Tables were part of this new wave of convertible library furniture, and a British patent for a dual-function table with steps was registered in 1774. Sheraton published a design for one of these library tables before the end of the century. (Picture above)

This design was taken from steps that have been made by Mr. Campbell, Upholsterer to the Prince of Wales. They were first made for the King, and highly approved of by him, as every way answering the intended purpose. There are other kinds of library steps which I have seen, made by other persons, but, in my opinion, these must have the decided preference, both as to simplicity and firmness when they are set up.
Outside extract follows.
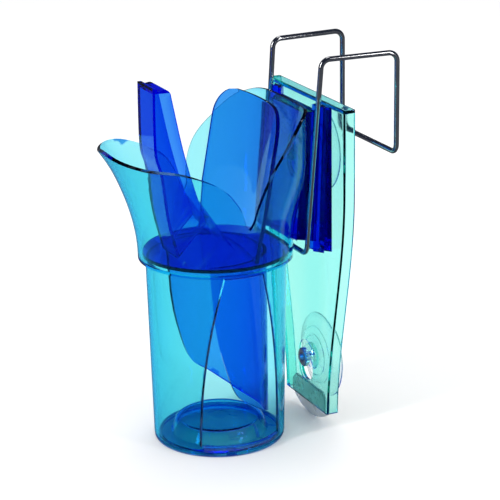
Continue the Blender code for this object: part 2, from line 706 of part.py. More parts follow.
def thumb_nut(side, height):
    """Knurled thumb nut that clamps the plate against the cup."""
    front = -(NUT_T / 2)
    outline = []
    for k in range(2 * NUT_TEETH):
        radius = NUT_R if k % 2 else NUT_R - 0.45 * MM
        a = math.pi * k / NUT_TEETH
        outline.append((radius * math.cos(a), radius * math.sin(a)))
    obj = add_part(side + "_thumb_nut", prism_mesh(side + "_thumb_nut", outline, front, -front, "Y"), "steel", 20)
    work = bmesh.new()
    bore = STUD_R + GAP
    bmesh.ops.create_cone(work, cap_ends=True, segments=20, radius1=bore, radius2=bore, depth=4 * NUT_T,
                          matrix=Matrix.Rotation(math.radians(90), 4, "X"))
    cutter = add_cutter("bore_" + side, to_mesh("bore_" + side, work))
    centre = (0, PLATE_Y + PAD_DEEP - GAP - NUT_T / 2, height)
    cutter.location = centre
    obj.location = centre
    boolean(obj, cutter, "DIFFERENCE")
    return obj


def shift_to_origin():
    """Move everything so that the origin lies under the middle of the object."""
    for obj in list(PARTS.objects) + list(CUTTERS.objects):
        obj.location.y -= ORIGIN_Y


clear_scene()
PARTS = collection("ice_scoop_holder")
CUTTERS = collection("cutters")
holder_shell()
holder_hooks()
scoop_bowl()
scoop_guard()
scoop_handle()
bracket_plate()
rail("left_rail", -1)
rail("right_rail", 1)
bracket_bumper()
hanger_wire()
for cup_side, cup_height in CUP_Z.items():
    suction_cup(cup_side, cup_height)
    cup_stud(cup_side, cup_height)
    thumb_nut(cup_side, cup_height)
shift_to_origin()
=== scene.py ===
"""Ice scoop in its guard holder, on a bracket with suction cups and a wire hanger.

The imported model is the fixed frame.  Each sub-assembly is a class that builds its own smooth
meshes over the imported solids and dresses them.  Every shape is worked out about the axis of the
cup, with -Y towards the pouring lip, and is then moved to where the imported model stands.
"""

import logging
import math
from dataclasses import dataclass, field
from enum import Enum
from typing import Callable, Sequence

import bmesh
import bpy
from mathutils import Matrix, Vector


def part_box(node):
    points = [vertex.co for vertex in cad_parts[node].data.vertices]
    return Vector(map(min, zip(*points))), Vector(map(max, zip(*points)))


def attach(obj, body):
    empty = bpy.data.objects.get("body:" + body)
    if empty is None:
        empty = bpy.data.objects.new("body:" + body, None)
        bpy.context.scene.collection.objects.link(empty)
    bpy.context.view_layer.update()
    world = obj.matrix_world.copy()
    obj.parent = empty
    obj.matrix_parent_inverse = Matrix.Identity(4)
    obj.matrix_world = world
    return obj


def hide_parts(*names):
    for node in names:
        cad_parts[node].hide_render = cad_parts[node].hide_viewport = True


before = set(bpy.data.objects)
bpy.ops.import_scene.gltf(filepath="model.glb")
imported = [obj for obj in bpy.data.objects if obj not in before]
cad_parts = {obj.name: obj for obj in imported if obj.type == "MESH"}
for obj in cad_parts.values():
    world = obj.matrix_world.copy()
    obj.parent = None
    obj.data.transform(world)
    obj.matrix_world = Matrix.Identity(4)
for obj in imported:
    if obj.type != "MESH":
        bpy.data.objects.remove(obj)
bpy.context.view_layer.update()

LOG = logging.getLogger("ice_scoop_holder")
MM = 0.001
PLATE_FROM_AXIS = 60.0 * MM

NOISE_ROUGH = 0.55
SHADING_WEIGHT = 90
MIX_FACTOR, MIX_ONE, MIX_TWO, MIX_RESULT = 0, 6, 7, 2  # the colour sockets of a Mix node

Point2 = tuple[float, float]
Triple = tuple[float, float, float]
RingPlace = Callable[[float], Vector]
Piece = bpy.types.Object
Shape = bmesh.types.BMesh
Socket = bpy.types.NodeSocket


class Side(Enum):
    """The two sides of the object, as the sign of X."""

    LEFT = -1
    RIGHT = 1


class Level(Enum):
    """The two suction cups."""

    LOWER = "lower"
    UPPER = "upper"


class Axis(Enum):
    """The axis that an outline is extruded along."""

    X = 0
    Y = 1
    Z = 2

    def place(self, one: float, two: float, along: float) -> Triple:
        """Put an outline's point at a distance along the axis.

        Args:
            one: the point's first number.
            two: its second number.
            along: the distance along the axis.

        Returns:
            The point in space.
        """
        spot = [one, two]
        spot.insert(self.value, along)
        return tuple(spot)


# ------------------------------------------------------------------ small tools


def smooth_step(value: float) -> float:
    """Blend from 0 to 1 with flat ends."""
    value = min(1.0, max(0.0, value))
    return value * value * (3 - 2 * value)


def curve_through(points: Sequence[Point2], count: int) -> list[Point2]:
    """Draw a smooth curve through a few points.

    Args:
        points: the points, in order.
        count: the number of steps along the curve.

    Returns:
        count + 1 points on the curve.
    """
    ends = [points[0], *points, points[-1]]
    spans = len(points) - 1
    made = []
    for k in range(count + 1):
        place = spans * k / count
        i = min(int(place), spans - 1)
        t = place - i
        p0, p1, p2, p3 = (Vector(ends[i + j]) for j in range(4))
        point = 0.5 * (
            2 * p1 + (p2 - p0) * t + (2 * p0 - 5 * p1 + 4 * p2 - p3) * t * t
            + (3 * p1 - p0 - 3 * p2 + p3) * t * t * t
        )
        made.append((point.x, point.y))
    return made


def read_curve(curve: Sequence[Point2], at: float) -> float:
    """Read the second number of a curve where its first number is at.

    Args:
        curve: points whose first number never falls.
        at: the place to read.

    Returns:
        The second number, held level beyond the ends.
    """
    if at <= curve[0][0]:
        return curve[0][1]
    for (a, low), (b, high) in zip(curve, curve[1:]):
        if at <= b:
            return low + (high - low) * (at - a) / max(b - a, 1e-9)
    return curve[-1][1]


def arc(centre: Point2, radius: float, start: float, end: float, steps: int) -> list[Point2]:
    """Points on an arc in a plane.

    Args:
        centre: the arc's centre.
        radius: its radius.
        start: first angle in degrees.
        end: last angle in degrees.
        steps: the number of steps.

    Returns:
        steps + 1 points.
    """
    angles = [math.radians(start + (end - start) * k / steps) for k in range(steps + 1)]
    return [(centre[0] + radius * math.cos(a), centre[1] + radius * math.sin(a)) for a in angles]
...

The steps may be put up in half a minute, and the whole may be taken down and enclosed within the table frame in about the same time.
Thomas Sheraton, The cabinet-maker and upholsterer’s drawing-book, London, 1802 edition

metamorphic library chair steps
Steps folded under the seat of this Morgan & Sanders chair, designed c1811

The name metamorphic (shape-changing) was not used for the earliest pieces of library furniture, but appeared in a London patent of 1811. The first ever “patent metamorphic library chair” with curving arms spawned many varied chair designs, some quite plain, others very elaborate. Georgian or Regency pieces of dual-purpose library furniture can fetch thousands of dollars at antiques auctions, and even later Victorian metamorphic chairs may be quite valuable.

One 19th century curiosity is based on a library staircase design that was boxed in at the sides. One stair-tread was a hinged lid giving access to storage beneath. This was adopted as bedroom furniture and used in some homes as a commode to conceal the chamber pot for night-time use.


Since I first wrote this short piece for another website, Clive Taylor has published a fascinating, detailed, and original dissertation on The Regency Period Metamorphic Library Chair.